Set task
Can you reproduce the data beneath, keeping every line exact?

>>>

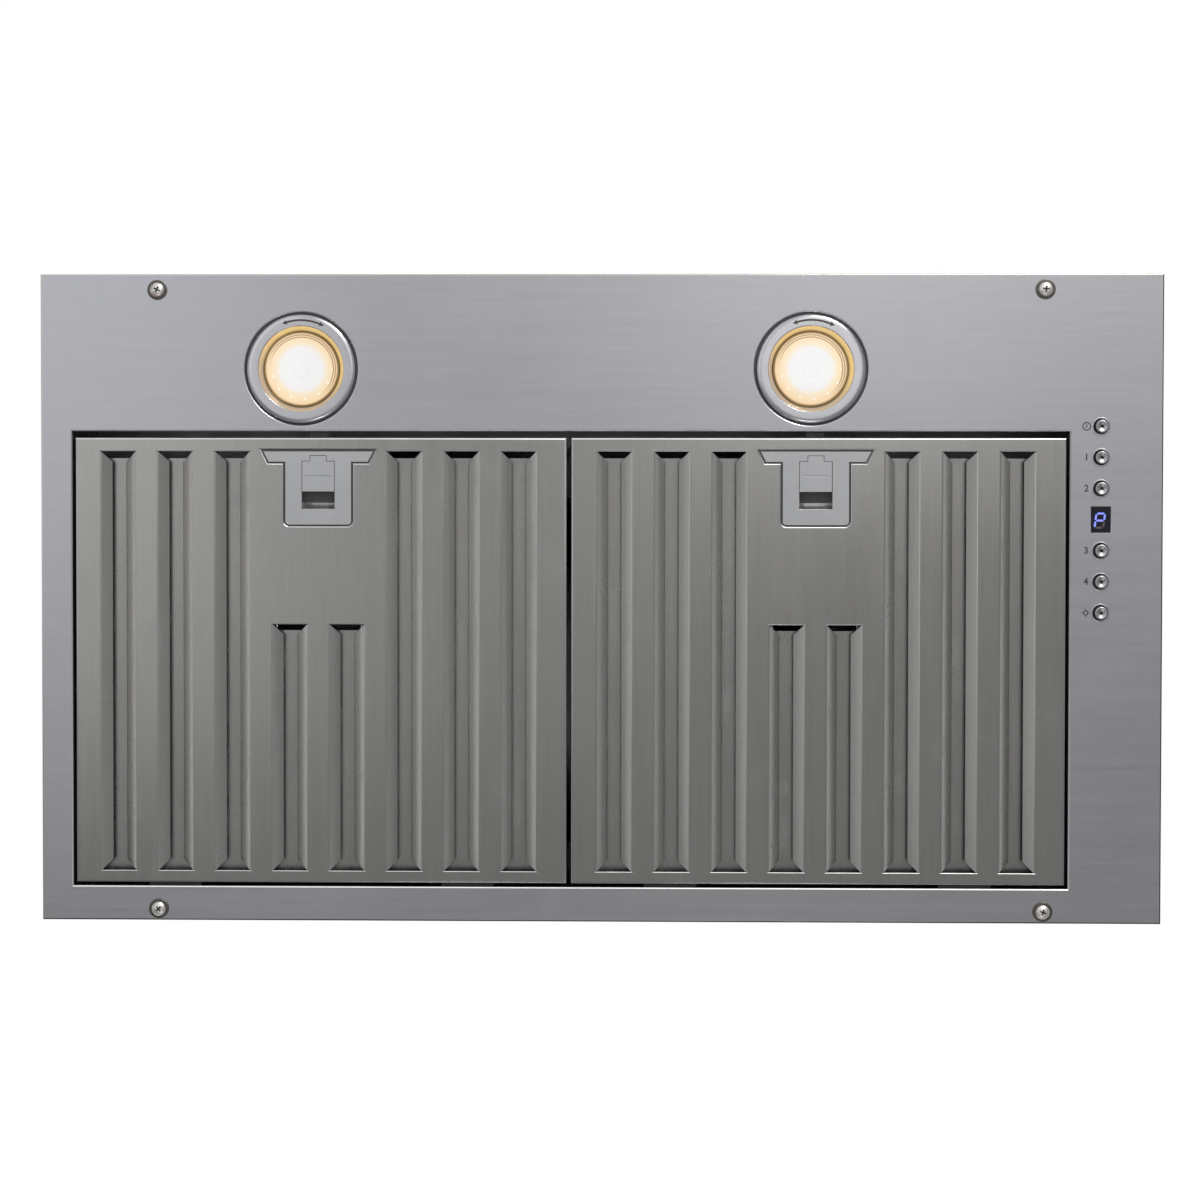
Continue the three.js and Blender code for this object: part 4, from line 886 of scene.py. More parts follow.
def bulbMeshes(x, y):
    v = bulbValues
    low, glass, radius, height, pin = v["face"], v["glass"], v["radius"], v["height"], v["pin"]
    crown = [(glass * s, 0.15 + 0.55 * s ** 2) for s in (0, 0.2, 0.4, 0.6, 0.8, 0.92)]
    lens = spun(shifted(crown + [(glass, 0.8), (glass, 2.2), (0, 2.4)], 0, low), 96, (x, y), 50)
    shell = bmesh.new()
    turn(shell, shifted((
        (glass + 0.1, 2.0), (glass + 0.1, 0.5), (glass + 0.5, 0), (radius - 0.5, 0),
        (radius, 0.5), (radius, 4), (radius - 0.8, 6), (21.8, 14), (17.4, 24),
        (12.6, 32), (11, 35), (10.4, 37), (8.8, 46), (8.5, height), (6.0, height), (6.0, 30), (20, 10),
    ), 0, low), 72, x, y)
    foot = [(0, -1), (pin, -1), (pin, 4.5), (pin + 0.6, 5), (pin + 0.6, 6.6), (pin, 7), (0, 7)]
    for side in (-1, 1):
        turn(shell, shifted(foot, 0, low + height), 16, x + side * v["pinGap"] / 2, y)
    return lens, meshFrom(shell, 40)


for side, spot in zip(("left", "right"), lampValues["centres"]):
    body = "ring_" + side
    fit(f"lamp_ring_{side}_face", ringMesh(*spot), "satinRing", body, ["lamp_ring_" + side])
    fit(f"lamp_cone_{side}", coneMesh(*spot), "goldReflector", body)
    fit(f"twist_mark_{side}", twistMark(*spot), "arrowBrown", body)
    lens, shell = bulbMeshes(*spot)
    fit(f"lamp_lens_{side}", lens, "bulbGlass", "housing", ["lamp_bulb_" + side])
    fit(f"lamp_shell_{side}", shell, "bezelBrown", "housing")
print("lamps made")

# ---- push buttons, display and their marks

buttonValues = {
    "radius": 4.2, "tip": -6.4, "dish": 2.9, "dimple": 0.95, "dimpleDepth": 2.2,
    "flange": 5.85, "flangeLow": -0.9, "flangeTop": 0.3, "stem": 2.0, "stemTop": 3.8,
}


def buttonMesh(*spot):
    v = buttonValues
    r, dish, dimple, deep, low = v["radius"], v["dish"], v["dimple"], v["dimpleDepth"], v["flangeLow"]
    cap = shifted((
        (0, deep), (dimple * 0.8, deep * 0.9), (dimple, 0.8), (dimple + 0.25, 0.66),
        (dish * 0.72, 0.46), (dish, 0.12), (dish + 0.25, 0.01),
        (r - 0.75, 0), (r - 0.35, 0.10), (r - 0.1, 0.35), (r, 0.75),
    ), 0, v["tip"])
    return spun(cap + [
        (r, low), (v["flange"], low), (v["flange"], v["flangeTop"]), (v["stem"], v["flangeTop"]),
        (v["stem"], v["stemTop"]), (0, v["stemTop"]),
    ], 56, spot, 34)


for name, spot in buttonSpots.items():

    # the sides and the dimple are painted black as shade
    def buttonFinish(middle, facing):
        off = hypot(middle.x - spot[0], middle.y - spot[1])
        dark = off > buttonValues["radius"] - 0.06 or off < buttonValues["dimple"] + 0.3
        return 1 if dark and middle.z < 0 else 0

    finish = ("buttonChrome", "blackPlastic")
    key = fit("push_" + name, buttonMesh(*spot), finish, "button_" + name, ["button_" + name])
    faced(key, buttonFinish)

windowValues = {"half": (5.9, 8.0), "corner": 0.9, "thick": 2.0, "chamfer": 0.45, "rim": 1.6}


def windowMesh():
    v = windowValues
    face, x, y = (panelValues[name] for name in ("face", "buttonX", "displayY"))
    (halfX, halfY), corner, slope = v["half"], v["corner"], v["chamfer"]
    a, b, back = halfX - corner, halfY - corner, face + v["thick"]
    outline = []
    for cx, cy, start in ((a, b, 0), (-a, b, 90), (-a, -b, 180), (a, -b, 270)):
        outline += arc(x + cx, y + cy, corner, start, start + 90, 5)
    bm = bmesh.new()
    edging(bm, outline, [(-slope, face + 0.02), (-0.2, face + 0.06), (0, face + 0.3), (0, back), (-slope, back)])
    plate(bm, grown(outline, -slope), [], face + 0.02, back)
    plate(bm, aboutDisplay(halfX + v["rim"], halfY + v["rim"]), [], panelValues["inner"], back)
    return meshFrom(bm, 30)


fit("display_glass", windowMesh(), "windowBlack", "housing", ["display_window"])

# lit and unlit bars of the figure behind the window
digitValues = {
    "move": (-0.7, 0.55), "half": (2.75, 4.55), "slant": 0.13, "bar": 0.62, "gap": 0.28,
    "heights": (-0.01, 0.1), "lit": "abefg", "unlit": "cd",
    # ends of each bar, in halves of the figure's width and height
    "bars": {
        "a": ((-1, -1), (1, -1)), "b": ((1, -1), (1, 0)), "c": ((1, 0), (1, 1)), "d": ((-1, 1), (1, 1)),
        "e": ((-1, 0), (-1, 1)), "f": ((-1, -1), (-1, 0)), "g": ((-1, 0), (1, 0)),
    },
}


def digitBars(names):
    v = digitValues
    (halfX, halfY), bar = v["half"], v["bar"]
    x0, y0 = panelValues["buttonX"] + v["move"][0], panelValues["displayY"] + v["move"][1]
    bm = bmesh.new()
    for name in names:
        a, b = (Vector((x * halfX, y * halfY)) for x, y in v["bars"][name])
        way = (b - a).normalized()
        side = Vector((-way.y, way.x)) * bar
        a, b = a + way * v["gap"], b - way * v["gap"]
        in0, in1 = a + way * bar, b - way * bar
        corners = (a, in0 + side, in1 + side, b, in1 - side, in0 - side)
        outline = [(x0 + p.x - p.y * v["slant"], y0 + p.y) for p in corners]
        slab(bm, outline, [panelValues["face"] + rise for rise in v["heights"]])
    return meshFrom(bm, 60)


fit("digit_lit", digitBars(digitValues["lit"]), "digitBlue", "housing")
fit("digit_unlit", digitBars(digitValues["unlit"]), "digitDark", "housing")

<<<

Task answer
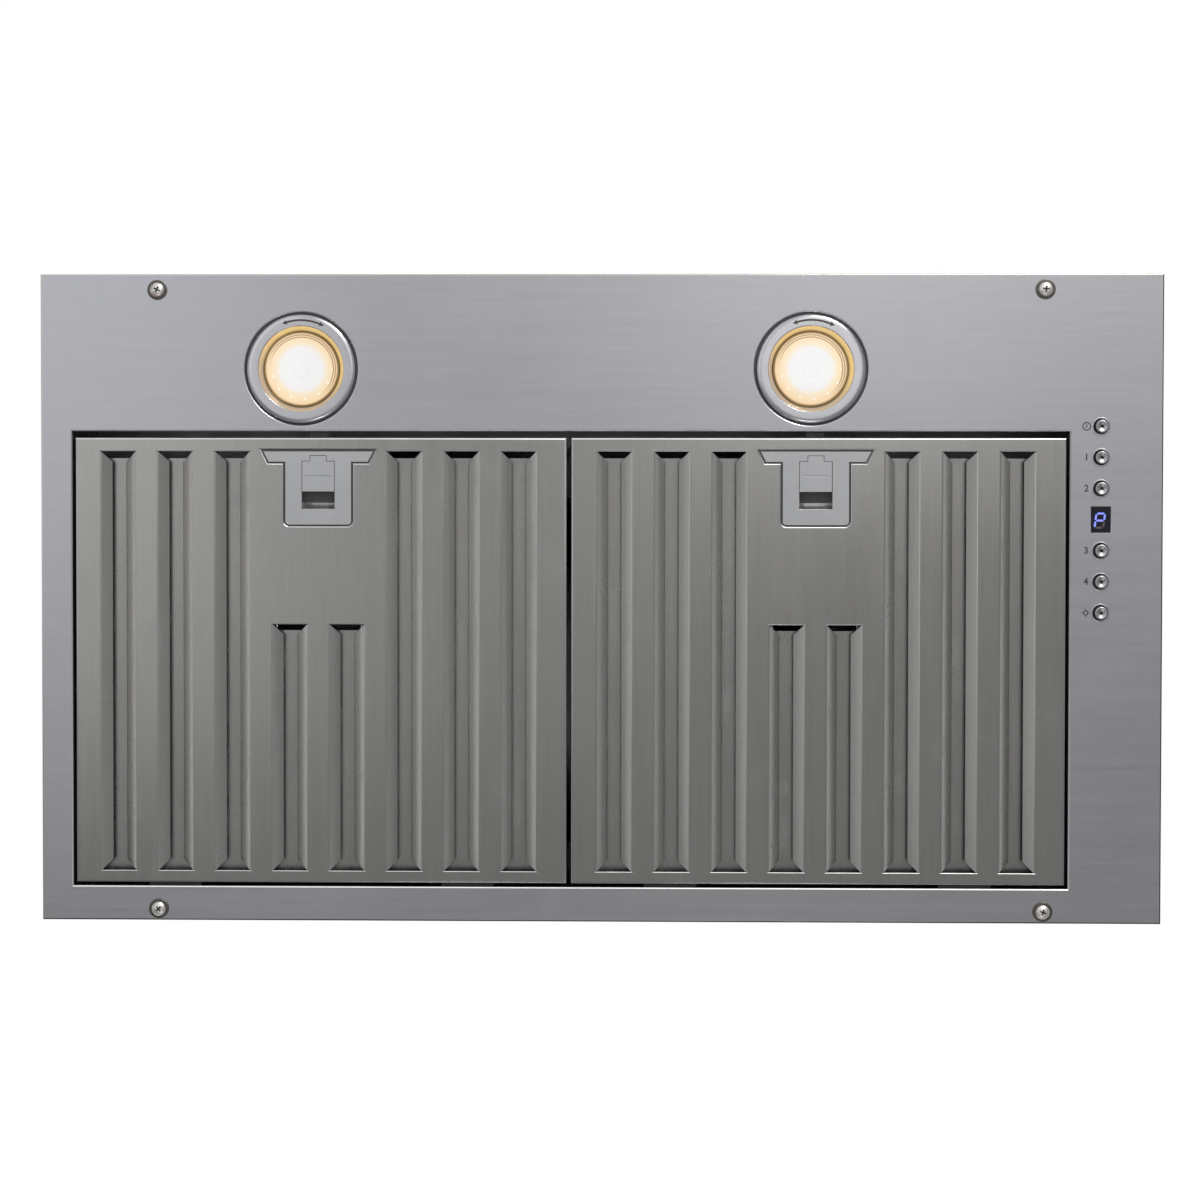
Continue the three.js and Blender code for this object: part 4, from line 886 of scene.py. More parts follow.
def bulbMeshes(x, y):
    v = bulbValues
    low, glass, radius, height, pin = v["face"], v["glass"], v["radius"], v["height"], v["pin"]
    crown = [(glass * s, 0.15 + 0.55 * s ** 2) for s in (0, 0.2, 0.4, 0.6, 0.8, 0.92)]
    lens = spun(shifted(crown + [(glass, 0.8), (glass, 2.2), (0, 2.4)], 0, low), 96, (x, y), 50)
    shell = bmesh.new()
    turn(shell, shifted((
        (glass + 0.1, 2.0), (glass + 0.1, 0.5), (glass + 0.5, 0), (radius - 0.5, 0),
        (radius, 0.5), (radius, 4), (radius - 0.8, 6), (21.8, 14), (17.4, 24),
        (12.6, 32), (11, 35), (10.4, 37), (8.8, 46), (8.5, height), (6.0, height), (6.0, 30), (20, 10),
    ), 0, low), 72, x, y)
    foot = [(0, -1), (pin, -1), (pin, 4.5), (pin + 0.6, 5), (pin + 0.6, 6.6), (pin, 7), (0, 7)]
    for side in (-1, 1):
        turn(shell, shifted(foot, 0, low + height), 16, x + side * v["pinGap"] / 2, y)
    return lens, meshFrom(shell, 40)


for side, spot in zip(("left", "right"), lampValues["centres"]):
    body = "ring_" + side
    fit(f"lamp_ring_{side}_face", ringMesh(*spot), "satinRing", body, ["lamp_ring_" + side])
    fit(f"lamp_cone_{side}", coneMesh(*spot), "goldReflector", body)
    fit(f"twist_mark_{side}", twistMark(*spot), "arrowBrown", body)
    lens, shell = bulbMeshes(*spot)
    fit(f"lamp_lens_{side}", lens, "bulbGlass", "housing", ["lamp_bulb_" + side])
    fit(f"lamp_shell_{side}", shell, "bezelBrown", "housing")
print("lamps made")

# ---- push buttons, display and their marks

buttonValues = {
    "radius": 4.2, "tip": -6.4, "dish": 2.9, "dimple": 0.95, "dimpleDepth": 2.2,
    "flange": 5.85, "flangeLow": -0.9, "flangeTop": 0.3, "stem": 2.0, "stemTop": 3.8,
}


def buttonMesh(*spot):
    v = buttonValues
    r, dish, dimple, deep, low = v["radius"], v["dish"], v["dimple"], v["dimpleDepth"], v["flangeLow"]
    cap = shifted((
        (0, deep), (dimple * 0.8, deep * 0.9), (dimple, 0.8), (dimple + 0.25, 0.66),
        (dish * 0.72, 0.46), (dish, 0.12), (dish + 0.25, 0.01),
        (r - 0.75, 0), (r - 0.35, 0.10), (r - 0.1, 0.35), (r, 0.75),
    ), 0, v["tip"])
    return spun(cap + [
        (r, low), (v["flange"], low), (v["flange"], v["flangeTop"]), (v["stem"], v["flangeTop"]),
        (v["stem"], v["stemTop"]), (0, v["stemTop"]),
    ], 56, spot, 34)


for name, spot in buttonSpots.items():

    # the sides and the dimple are painted black as shade
    def buttonFinish(middle, facing):
        off = hypot(middle.x - spot[0], middle.y - spot[1])
        dark = off > buttonValues["radius"] - 0.06 or off < buttonValues["dimple"] + 0.3
        return 1 if dark and middle.z < 0 else 0

    finish = ("buttonChrome", "blackPlastic")
    key = fit("push_" + name, buttonMesh(*spot), finish, "button_" + name, ["button_" + name])
    faced(key, buttonFinish)

windowValues = {"half": (5.9, 8.0), "corner": 0.9, "thick": 2.0, "chamfer": 0.45, "rim": 1.6}


def windowMesh():
    v = windowValues
    face, x, y = (panelValues[name] for name in ("face", "buttonX", "displayY"))
    (halfX, halfY), corner, slope = v["half"], v["corner"], v["chamfer"]
    a, b, back = halfX - corner, halfY - corner, face + v["thick"]
    outline = []
    for cx, cy, start in ((a, b, 0), (-a, b, 90), (-a, -b, 180), (a, -b, 270)):
        outline += arc(x + cx, y + cy, corner, start, start + 90, 5)
    bm = bmesh.new()
    edging(bm, outline, [(-slope, face + 0.02), (-0.2, face + 0.06), (0, face + 0.3), (0, back), (-slope, back)])
    plate(bm, grown(outline, -slope), [], face + 0.02, back)
    plate(bm, aboutDisplay(halfX + v["rim"], halfY + v["rim"]), [], panelValues["inner"], back)
    return meshFrom(bm, 30)


fit("display_glass", windowMesh(), "windowBlack", "housing", ["display_window"])

# lit and unlit bars of the figure behind the window
digitValues = {
    "move": (-0.7, 0.55), "half": (2.75, 4.55), "slant": 0.13, "bar": 0.62, "gap": 0.28,
    "heights": (-0.01, 0.1), "lit": "abefg", "unlit": "cd",
    # ends of each bar, in halves of the figure's width and height
    "bars": {
        "a": ((-1, -1), (1, -1)), "b": ((1, -1), (1, 0)), "c": ((1, 0), (1, 1)), "d": ((-1, 1), (1, 1)),
        "e": ((-1, 0), (-1, 1)), "f": ((-1, -1), (-1, 0)), "g": ((-1, 0), (1, 0)),
    },
}


def digitBars(names):
    v = digitValues
    (halfX, halfY), bar = v["half"], v["bar"]
    x0, y0 = panelValues["buttonX"] + v["move"][0], panelValues["displayY"] + v["move"][1]
    bm = bmesh.new()
    for name in names:
        a, b = (Vector((x * halfX, y * halfY)) for x, y in v["bars"][name])
        way = (b - a).normalized()
        side = Vector((-way.y, way.x)) * bar
        a, b = a + way * v["gap"], b - way * v["gap"]
        in0, in1 = a + way * bar, b - way * bar
        corners = (a, in0 + side, in1 + side, b, in1 - side, in0 - side)
        outline = [(x0 + p.x - p.y * v["slant"], y0 + p.y) for p in corners]
        slab(bm, outline, [panelValues["face"] + rise for rise in v["heights"]])
    return meshFrom(bm, 60)


fit("digit_lit", digitBars(digitValues["lit"]), "digitBlue", "housing")
fit("digit_unlit", digitBars(digitValues["unlit"]), "digitDark", "housing")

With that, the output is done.